* begin Data supplied *

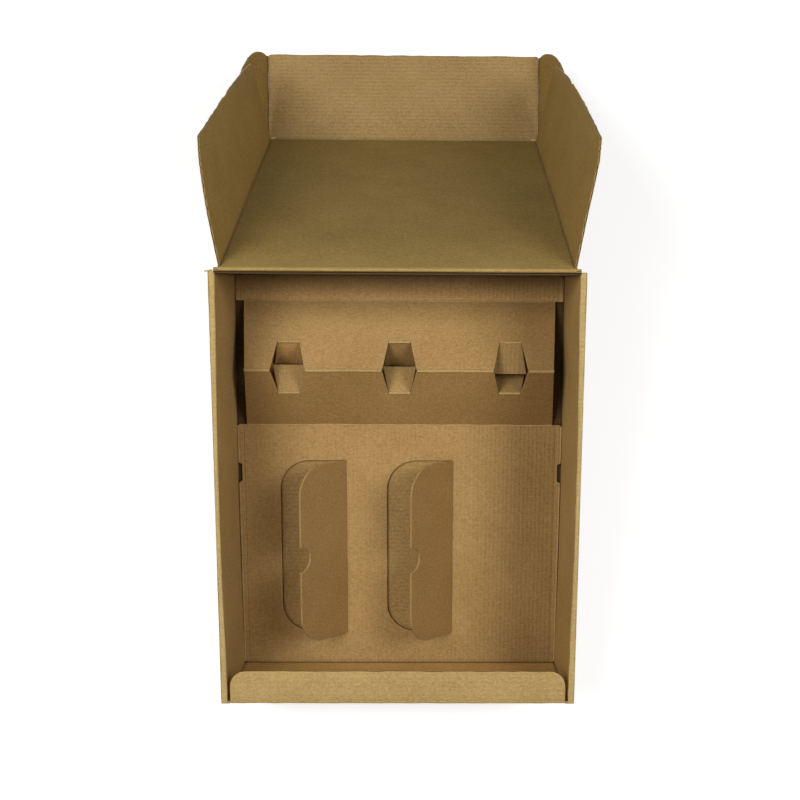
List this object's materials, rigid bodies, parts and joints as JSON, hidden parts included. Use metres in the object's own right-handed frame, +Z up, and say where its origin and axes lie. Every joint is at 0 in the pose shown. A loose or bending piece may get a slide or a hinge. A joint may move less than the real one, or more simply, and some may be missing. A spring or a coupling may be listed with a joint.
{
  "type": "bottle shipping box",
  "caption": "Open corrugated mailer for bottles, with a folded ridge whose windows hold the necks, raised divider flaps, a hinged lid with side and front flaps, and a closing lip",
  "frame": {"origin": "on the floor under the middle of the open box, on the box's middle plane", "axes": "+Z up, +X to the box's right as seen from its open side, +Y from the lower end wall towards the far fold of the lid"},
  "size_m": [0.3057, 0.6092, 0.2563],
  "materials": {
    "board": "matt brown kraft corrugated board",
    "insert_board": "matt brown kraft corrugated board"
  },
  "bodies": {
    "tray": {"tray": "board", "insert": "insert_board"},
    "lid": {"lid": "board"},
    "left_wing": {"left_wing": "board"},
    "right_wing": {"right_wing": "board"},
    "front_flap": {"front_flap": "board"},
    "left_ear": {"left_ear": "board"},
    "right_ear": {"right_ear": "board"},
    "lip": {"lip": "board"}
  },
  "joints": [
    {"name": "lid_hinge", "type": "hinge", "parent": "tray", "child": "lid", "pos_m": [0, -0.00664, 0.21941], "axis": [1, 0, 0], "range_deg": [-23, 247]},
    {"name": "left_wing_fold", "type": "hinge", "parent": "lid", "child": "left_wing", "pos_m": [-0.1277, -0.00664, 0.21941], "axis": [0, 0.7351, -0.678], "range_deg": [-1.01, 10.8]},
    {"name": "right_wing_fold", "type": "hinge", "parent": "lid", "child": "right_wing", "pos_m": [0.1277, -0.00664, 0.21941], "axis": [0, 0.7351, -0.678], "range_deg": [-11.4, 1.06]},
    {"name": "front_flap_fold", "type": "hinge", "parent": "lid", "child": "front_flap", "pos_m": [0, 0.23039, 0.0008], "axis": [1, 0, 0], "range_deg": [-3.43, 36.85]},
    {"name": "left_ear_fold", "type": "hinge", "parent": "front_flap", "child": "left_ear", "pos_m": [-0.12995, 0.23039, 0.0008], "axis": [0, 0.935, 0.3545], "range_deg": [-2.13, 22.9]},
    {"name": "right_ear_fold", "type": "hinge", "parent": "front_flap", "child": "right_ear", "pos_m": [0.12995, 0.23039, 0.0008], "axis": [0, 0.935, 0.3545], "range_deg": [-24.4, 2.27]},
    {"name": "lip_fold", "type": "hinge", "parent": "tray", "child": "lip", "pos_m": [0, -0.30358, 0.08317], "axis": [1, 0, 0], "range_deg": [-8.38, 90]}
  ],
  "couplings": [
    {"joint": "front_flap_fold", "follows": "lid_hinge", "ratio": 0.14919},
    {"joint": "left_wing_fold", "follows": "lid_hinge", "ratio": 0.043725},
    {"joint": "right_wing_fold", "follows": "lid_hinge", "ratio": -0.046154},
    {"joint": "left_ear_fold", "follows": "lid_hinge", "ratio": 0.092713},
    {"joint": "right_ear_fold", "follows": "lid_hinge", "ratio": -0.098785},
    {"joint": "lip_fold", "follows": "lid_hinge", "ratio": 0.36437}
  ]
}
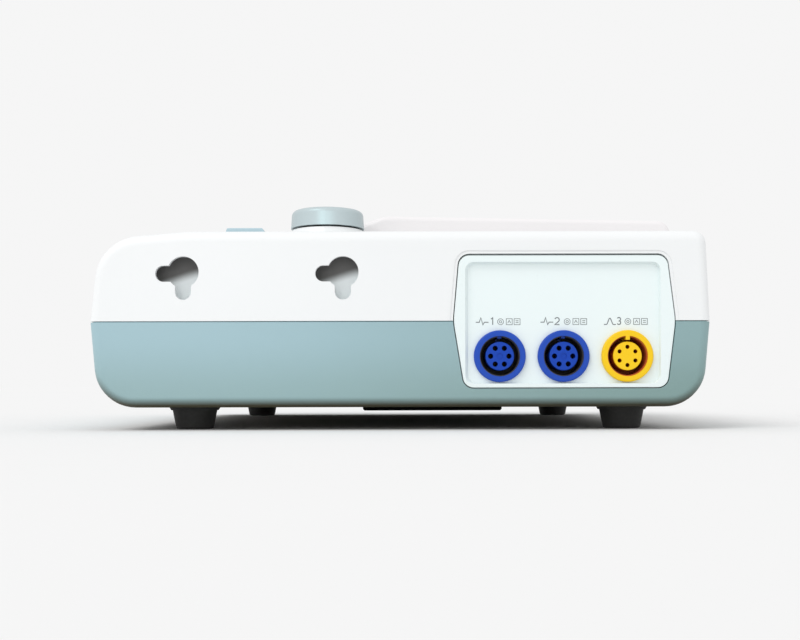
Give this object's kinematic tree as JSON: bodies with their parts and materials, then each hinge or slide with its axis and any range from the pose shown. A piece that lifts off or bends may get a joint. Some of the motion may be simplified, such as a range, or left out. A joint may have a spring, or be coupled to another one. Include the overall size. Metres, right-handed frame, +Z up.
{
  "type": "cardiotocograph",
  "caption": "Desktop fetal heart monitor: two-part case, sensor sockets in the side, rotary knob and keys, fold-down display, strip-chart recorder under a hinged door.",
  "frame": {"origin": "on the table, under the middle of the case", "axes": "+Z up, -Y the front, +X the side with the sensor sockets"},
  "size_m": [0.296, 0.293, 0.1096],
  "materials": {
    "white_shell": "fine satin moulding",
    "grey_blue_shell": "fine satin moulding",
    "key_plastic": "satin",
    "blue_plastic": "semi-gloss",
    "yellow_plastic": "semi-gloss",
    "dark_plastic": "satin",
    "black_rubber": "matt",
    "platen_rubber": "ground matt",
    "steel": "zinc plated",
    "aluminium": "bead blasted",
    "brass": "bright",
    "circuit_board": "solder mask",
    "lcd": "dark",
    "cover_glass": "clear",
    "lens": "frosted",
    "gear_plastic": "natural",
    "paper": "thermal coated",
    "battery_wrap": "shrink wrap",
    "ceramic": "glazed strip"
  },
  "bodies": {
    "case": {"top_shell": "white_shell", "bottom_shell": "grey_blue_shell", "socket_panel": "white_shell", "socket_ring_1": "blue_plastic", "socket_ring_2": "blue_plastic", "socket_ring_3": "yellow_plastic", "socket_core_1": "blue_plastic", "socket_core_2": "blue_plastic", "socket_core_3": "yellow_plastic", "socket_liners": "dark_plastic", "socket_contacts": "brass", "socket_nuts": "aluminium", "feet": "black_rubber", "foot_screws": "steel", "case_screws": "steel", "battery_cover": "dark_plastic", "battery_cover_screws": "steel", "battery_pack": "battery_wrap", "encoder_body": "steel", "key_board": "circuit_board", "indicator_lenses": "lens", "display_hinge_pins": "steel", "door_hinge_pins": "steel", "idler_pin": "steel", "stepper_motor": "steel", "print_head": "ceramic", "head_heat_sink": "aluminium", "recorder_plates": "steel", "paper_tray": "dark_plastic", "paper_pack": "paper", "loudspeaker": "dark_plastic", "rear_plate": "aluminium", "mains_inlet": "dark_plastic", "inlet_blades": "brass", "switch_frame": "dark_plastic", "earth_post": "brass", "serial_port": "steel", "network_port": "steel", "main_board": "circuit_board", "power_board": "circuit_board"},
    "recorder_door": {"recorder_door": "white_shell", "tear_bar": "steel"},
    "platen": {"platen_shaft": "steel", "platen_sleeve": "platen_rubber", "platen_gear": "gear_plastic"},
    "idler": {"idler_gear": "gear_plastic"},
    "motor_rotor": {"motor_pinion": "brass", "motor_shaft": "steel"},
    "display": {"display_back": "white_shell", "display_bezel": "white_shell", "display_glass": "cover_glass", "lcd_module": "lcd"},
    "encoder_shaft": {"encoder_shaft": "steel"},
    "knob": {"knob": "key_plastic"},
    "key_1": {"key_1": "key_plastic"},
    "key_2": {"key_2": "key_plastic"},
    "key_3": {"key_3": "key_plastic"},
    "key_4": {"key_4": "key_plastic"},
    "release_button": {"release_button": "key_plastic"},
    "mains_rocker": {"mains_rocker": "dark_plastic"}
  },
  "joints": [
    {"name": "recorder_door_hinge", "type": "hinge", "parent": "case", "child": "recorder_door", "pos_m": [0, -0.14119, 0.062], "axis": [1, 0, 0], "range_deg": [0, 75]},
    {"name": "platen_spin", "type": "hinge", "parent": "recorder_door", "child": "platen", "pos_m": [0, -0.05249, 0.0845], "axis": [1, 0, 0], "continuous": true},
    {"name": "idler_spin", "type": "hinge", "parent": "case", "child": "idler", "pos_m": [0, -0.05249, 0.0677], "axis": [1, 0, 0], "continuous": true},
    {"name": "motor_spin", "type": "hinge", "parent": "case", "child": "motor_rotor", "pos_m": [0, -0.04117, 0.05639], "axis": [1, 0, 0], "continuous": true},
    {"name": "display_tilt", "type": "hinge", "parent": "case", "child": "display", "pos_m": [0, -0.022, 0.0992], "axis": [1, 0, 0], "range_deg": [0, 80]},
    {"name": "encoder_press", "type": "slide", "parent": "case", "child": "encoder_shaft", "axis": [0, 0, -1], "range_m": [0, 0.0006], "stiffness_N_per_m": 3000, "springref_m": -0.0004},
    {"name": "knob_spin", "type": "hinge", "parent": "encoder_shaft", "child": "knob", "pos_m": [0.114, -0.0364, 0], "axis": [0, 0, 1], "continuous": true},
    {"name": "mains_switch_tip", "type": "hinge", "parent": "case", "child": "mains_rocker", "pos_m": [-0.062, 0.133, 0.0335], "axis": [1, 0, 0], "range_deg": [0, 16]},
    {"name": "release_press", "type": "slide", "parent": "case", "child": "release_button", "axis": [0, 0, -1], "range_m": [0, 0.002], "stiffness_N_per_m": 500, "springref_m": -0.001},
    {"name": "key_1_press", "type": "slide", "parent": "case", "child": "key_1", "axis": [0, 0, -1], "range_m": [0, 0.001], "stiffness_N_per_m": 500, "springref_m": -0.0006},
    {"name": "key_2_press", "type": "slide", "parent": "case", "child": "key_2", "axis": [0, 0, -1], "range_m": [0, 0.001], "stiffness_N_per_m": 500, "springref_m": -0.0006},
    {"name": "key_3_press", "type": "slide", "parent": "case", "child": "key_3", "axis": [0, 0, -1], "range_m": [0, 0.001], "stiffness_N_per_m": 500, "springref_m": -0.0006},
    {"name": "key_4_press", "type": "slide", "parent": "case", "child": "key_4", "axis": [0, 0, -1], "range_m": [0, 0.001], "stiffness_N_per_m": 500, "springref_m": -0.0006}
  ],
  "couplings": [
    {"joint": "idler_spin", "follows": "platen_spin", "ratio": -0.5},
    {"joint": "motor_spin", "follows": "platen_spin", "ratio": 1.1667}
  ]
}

* end Data supplied *

What the task asks: Out of the preceding entries, pull every line containing the string "handed".

Output for this exercise:
List this object's materials, rigid bodies, parts and joints as JSON, hidden parts included. Use metres in the object's own right-handed frame, +Z up, and say where its origin and axes lie. Every joint is at 0 in the pose shown. A loose or bending piece may get a slide or a hinge. A joint may move less than the real one, or more simply, and some may be missing. A spring or a coupling may be listed with a joint.
Give this object's kinematic tree as JSON: bodies with their parts and materials, then each hinge or slide with its axis and any range from the pose shown. A piece that lifts off or bends may get a joint. Some of the motion may be simplified, such as a range, or left out. A joint may have a spring, or be coupled to another one. Include the overall size. Metres, right-handed frame, +Z up.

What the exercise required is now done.